Guernica: In one of the book’s final chapters, “People Burn Out, and People Burned Out,” you cite the repression of the Nixon years and the increasingly splintered focus of the underground press as contributing to the movement’s eventual downfall. Even though its dominance faded, what do you view as the most important aspect of the movement’s legacy?
Sean Stewart: For me, the relatability of the era lies in the humor, irreverence, and open defiance to authority, but I think the most important legacy of the era is just the fact that regular people from all walks of life (every color, every stripe, every persuasion) stood up and demanded to be counted and to be heard. For the underground press, it started as a system of intramural communication, and grew to become the unifying institution for a counterculture made up of a wide range of affinity groups.
About a month ago I was at Spectacle Theater in Brooklyn where they were screening Roz Payne’s classic newsreel film Garbage followed by Chris Marker’s The Sixth Side of the Pentagon, which features footage of a group led by Ben Morea breaking through the doors of the Pentagon at the massive 1967 anti-war rally in Washington D.C.

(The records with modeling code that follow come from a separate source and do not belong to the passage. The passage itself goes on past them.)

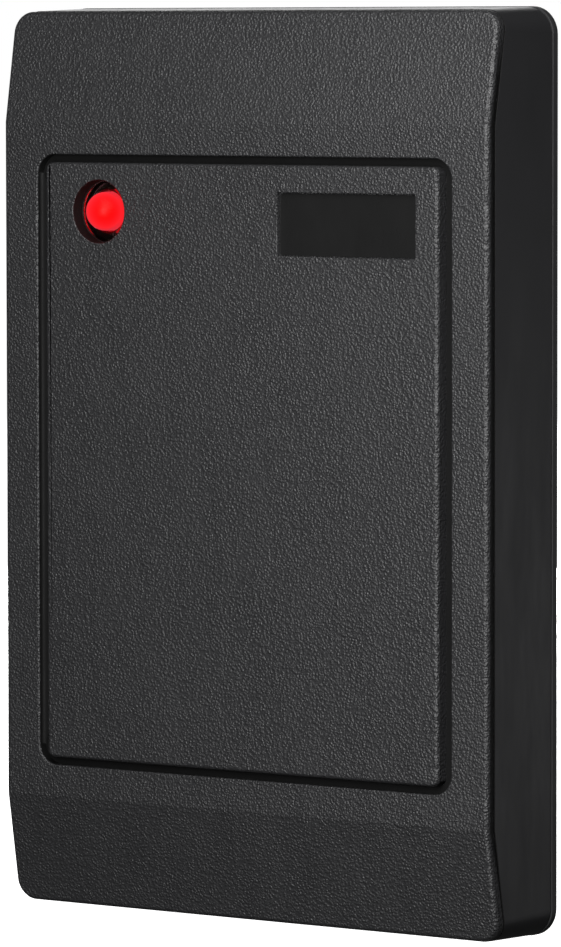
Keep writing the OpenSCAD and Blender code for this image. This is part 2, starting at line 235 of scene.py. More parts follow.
def turned(name: str, at: Vector, profile: Profile, ring: bool = False, sides: int = 64) -> Piece:
    """A turned piece on an axis along Y, drawn out ring by ring.

    Args:
        name: The object's name.
        at: Where the axis is.
        profile: Radius and depth at each step, from the wall side forwards.
        ring: Whether the last step joins the first again, so that the axis stays open.
        sides: Number of facets round the axis.

    Returns:
        The new object.
    """
    radius, depth = profile[0]
    bpy.ops.object.select_all(action="DESELECT")
    place = (at.x, -depth, at.z)
    upright = (QUARTER, 0, 0)
    bpy.ops.mesh.primitive_circle_add(vertices=sides, radius=radius, location=place, rotation=upright)
    piece = bpy.context.object
    piece.name = name
    settle(piece)
    with editing(piece):
        bpy.ops.mesh.select_all(action="SELECT")
        for (radius, depth), (next_radius, next_depth) in zip(profile, profile[1:]):
            bpy.ops.mesh.extrude_edges_move(TRANSFORM_OT_translate={"value": (0, depth - next_depth, 0)})
            share = next_radius / radius
            bpy.ops.transform.resize(value=(share, 1, share), center_override=(at.x, -next_depth, at.z))
        bpy.ops.mesh.select_all(action="SELECT")
        bpy.ops.mesh.remove_doubles(threshold=MERGE)
        if not ring:
            bpy.ops.mesh.fill_holes(sides=0)
        bpy.ops.mesh.select_all(action="SELECT")
        bpy.ops.mesh.normals_make_consistent(inside=False)
    return piece


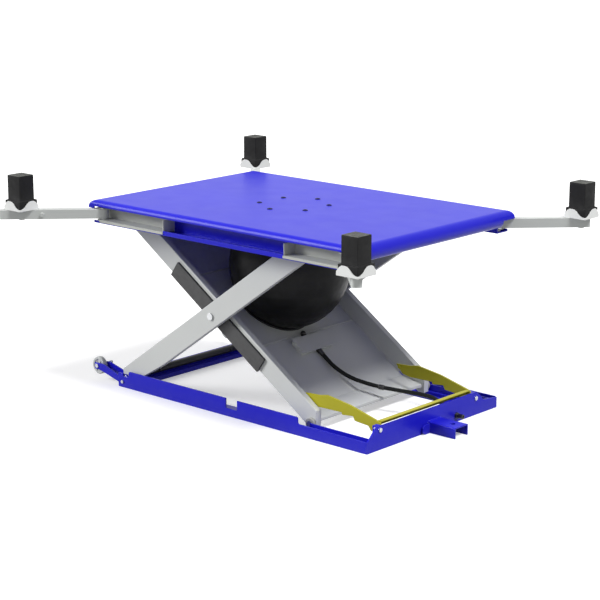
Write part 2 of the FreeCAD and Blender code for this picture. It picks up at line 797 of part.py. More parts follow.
def safety_latch():
    arm_outline = [(latch_pivot.x + x * latch_reach, latch_pivot.z + z * latch_height)
                   for x, z in arm_outline_shares]
    near = side_prism(arm_outline, latch_near_y - latch_sheet, latch_near_y)
    far = side_prism(arm_outline, latch_far_y - latch_sheet, latch_far_y)
    web = box(bar_rear_x, bar_rear_x + bar_sheet, latch_near_y, latch_far_y - latch_sheet, bar_low, bar_high)
    top = box(bar_rear_x, bar_front_x, latch_near_y, latch_far_y - latch_sheet,
              bar_high - bar_sheet, bar_high)
    shape = union([near, far, web, top])
    bore = rod_y(latch_pivot, latch_pin_radius + running_fit, latch_near_y - latch_sheet, latch_far_y)
    head = hexagon_head(Vector(tip_bolt.x, latch_far_y - latch_sheet, tip_bolt.z), Vector(0, -1, 0),
                        tip_bolt_radius, tip_bolt_head)
    return union([shape.cut(bore), head])


def latch_block(y0, y1, bolt):
    block = box(block_rear_x, plate_back_x, y0, y1, block_low, block_high)
    block = soften(block, latch_pin_radius,
                   lambda e: across(e) and e.CenterOfMass.x < block_rear_x + side_gap)
    block = block.cut(rod_y(latch_pivot, latch_pin_radius, y0, y1))
    return block.cut(rod_x(bolt[0], bolt[1], bolt_radius, block_rear_x + block_width / 2, plate_back_x))


def latch_blocks():
    near_in = latch_near_y - latch_sheet - side_gap
    far_in = latch_far_y + side_gap
    return (latch_block(near_in - block_width, near_in, latch_bolt_near),
            latch_block(far_in, far_in + block_width, latch_bolt_far))


def latch_bolts():
    """Two bolts through the front plate and the two hinge pins."""
    shapes = []
    for y, z in (latch_bolt_near, latch_bolt_far):
        shank = rod_x(y, z, bolt_radius, block_rear_x + block_width / 2, front_plate_x)
        head = hexagon_head(Vector(front_plate_x, y, z), Vector(1, 0, 0), bolt_radius * latch_bolt_head_share,
                            bolt_head)
        shapes.append(union([shank, head]))
    near_in = latch_near_y - latch_sheet - side_gap
    far_in = latch_far_y + side_gap
    shapes.append(rod_y(latch_pivot, latch_pin_radius, near_in - block_width, latch_near_y + bolt_head))
    shapes.append(rod_y(latch_pivot, latch_pin_radius, latch_far_y - latch_sheet - bolt_head,
                        far_in + block_width))
    return shapes


# Deck: one sheet with rolled edges and mitred corners
nose_inset = 55.0
nose_half_width = deck_half_width - nose_inset


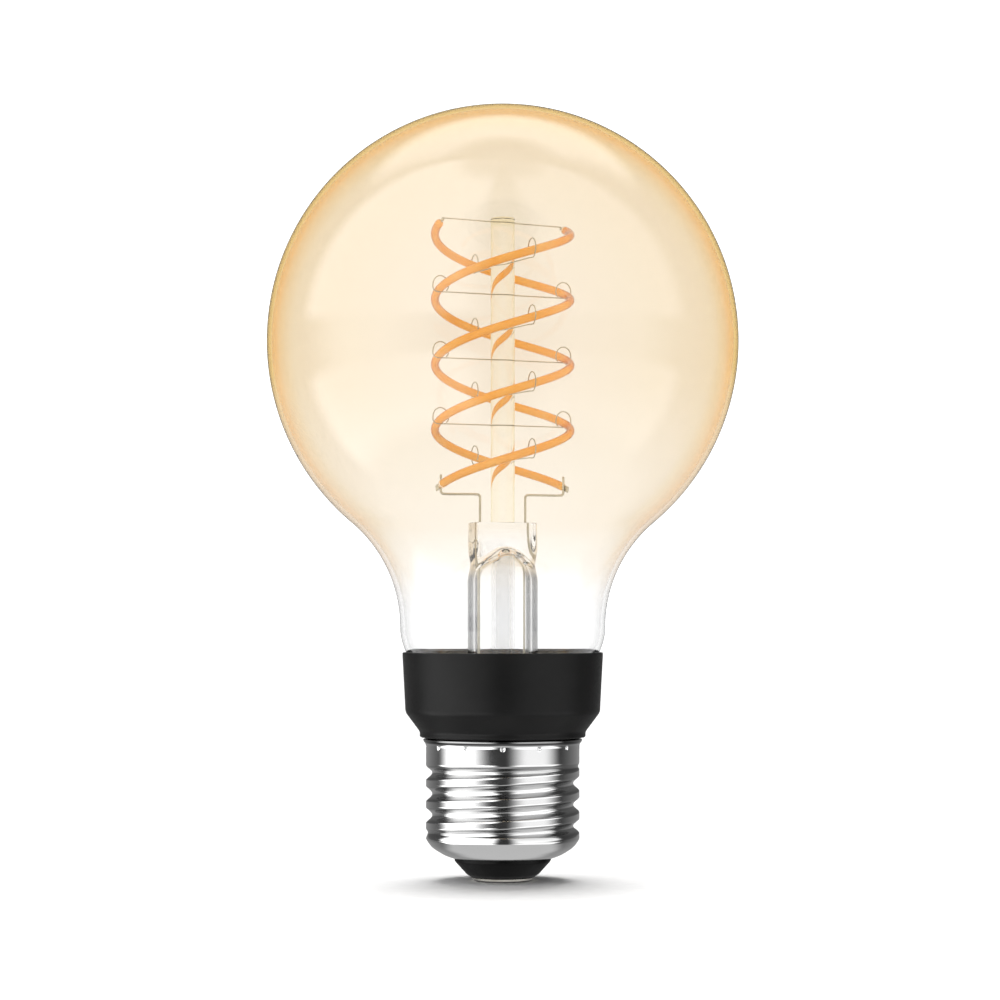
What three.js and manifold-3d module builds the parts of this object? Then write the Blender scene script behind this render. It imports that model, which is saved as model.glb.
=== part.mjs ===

Anyway, Ben Morea was there at the theater, and, at the urging of the guys running the place, he took questions from the crowd. A lot of the questions were of the “What should we do?” and, “What mistakes did you make?” variety, and Ben’s answer was basically that there is no blueprint, and that each person and each group needs to decide for itself what is to be done. He has a line at the end of the book that I think applies to the underground press and that speaks to the legacy of the Sixties youth movement in general: “That’s the lesson of the Sixties; everybody was out there. It wasn’t just the crazies, like we’ve been called. It wasn’t just us, it was everybody. It was all there, and I think that’s the key: it takes it all.”